Disconnect to Connect

Kristin Jensen
Lab Work
Published in
3 min readJun 22, 2015

Sitting down at a restaurant table you notice the young couple sitting at the table next to you. They seem happy enough, but they are sitting across the table from each other, neither touching nor engaging in conversation.

Their eyes are looking downward, completely oblivious to their surroundings. Each has their phone in their hands; one is probably texting, the other possibly browsing through Instagram or Twitter. They are both physically there together, but neither one is present. This scene has become all too common. Whether it be in restaurants, the park, or even in their own living room, couples spend too much of their time together not actually being together.

Technology is great. It allows us to connect to the world with nothing more than the swipe of a finger. It connects countries and businesses, family members and distant friends. It connects us to all the information and fun facts we could ever dream of. Military families are able to communicate with loved ones who are far away, and grandparents in other states can watch the birth of their grandchild. Technology has no doubt benefited the relationships of many.

But this same technology is disconnecting us from those who are right in front of our faces. We become so busy connecting with Facebook friends and staying connected to current news that we often overlook the valuable and needed face-to-face human connections.

Society as a whole has exchanged meaningful and valuable face-to-face human interaction with a shallow and brief interaction with technology. And this exchange is harming relationships.

Brigham Young University released a study on loneliness in March of 2015. Their findings show that loneliness can be just has detrimental for someone’s health as obesity. The feeling of being alone that many experience is not necessarily due to an absence of people around them, but instead due to the absence of meaningful connection.

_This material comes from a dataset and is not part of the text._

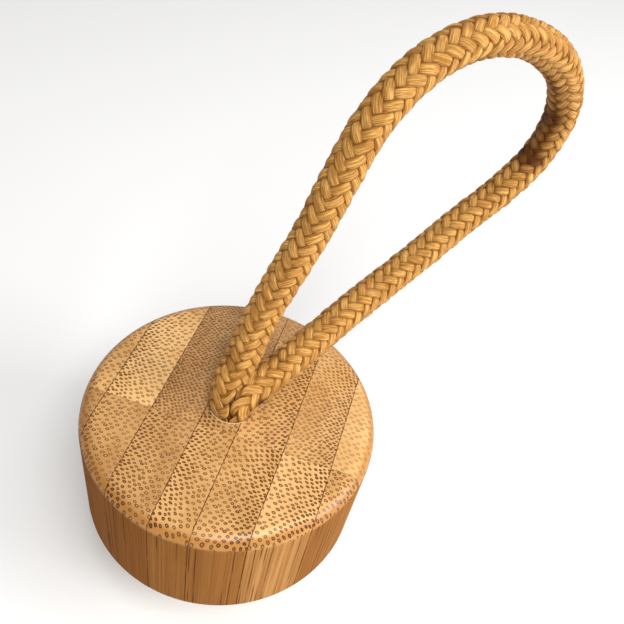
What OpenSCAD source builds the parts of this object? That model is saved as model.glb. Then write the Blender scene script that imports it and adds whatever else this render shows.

According to the study that included over 3 million participants and data from a variety of health studies, loneliness and social separation can lead to premature death for those currently under the age of 65.

The study addresses the effects of media and technology on relationships and loneliness, “With the evolution of the internet, people can keep in contact over distances that they couldn’t before. However, the superficiality of some online experiences may miss emotional context and depth.”

The University of California Las Angeles and other researchers have found that humans need eight to ten meaningful touches a day in order to remain emotionally and physically healthy. Unfortunately society has begun to replace human interaction with technological interaction. This connecting though technology, however, cannot provide the emotional support which humans subconsciously crave and need.

Technology has created a society addicted to constant and instant connection with the outside world. In fact, many have become so reliant on their smart phones that they pick them up over 1,500 times a week, that is about 215 times a day.

This type of addiction is dangerous, and according to a Psychology Today article on the impacts of Internet addiction, “Like any addiction, the real cost, for those of us who are truly addicted, is to the number and quality of our relationships with others.”

Just the presence of a cell phone or electronic device can affect how we relate to others during face-to-face interaction. Constantly using a cell phone has left us a society thinking that we are connected to others, while truly we are ignoring the most meaningful connections.

So put your phone away, truly enjoy and observe the present moment and invest in the meaningful relationships and connections in your life.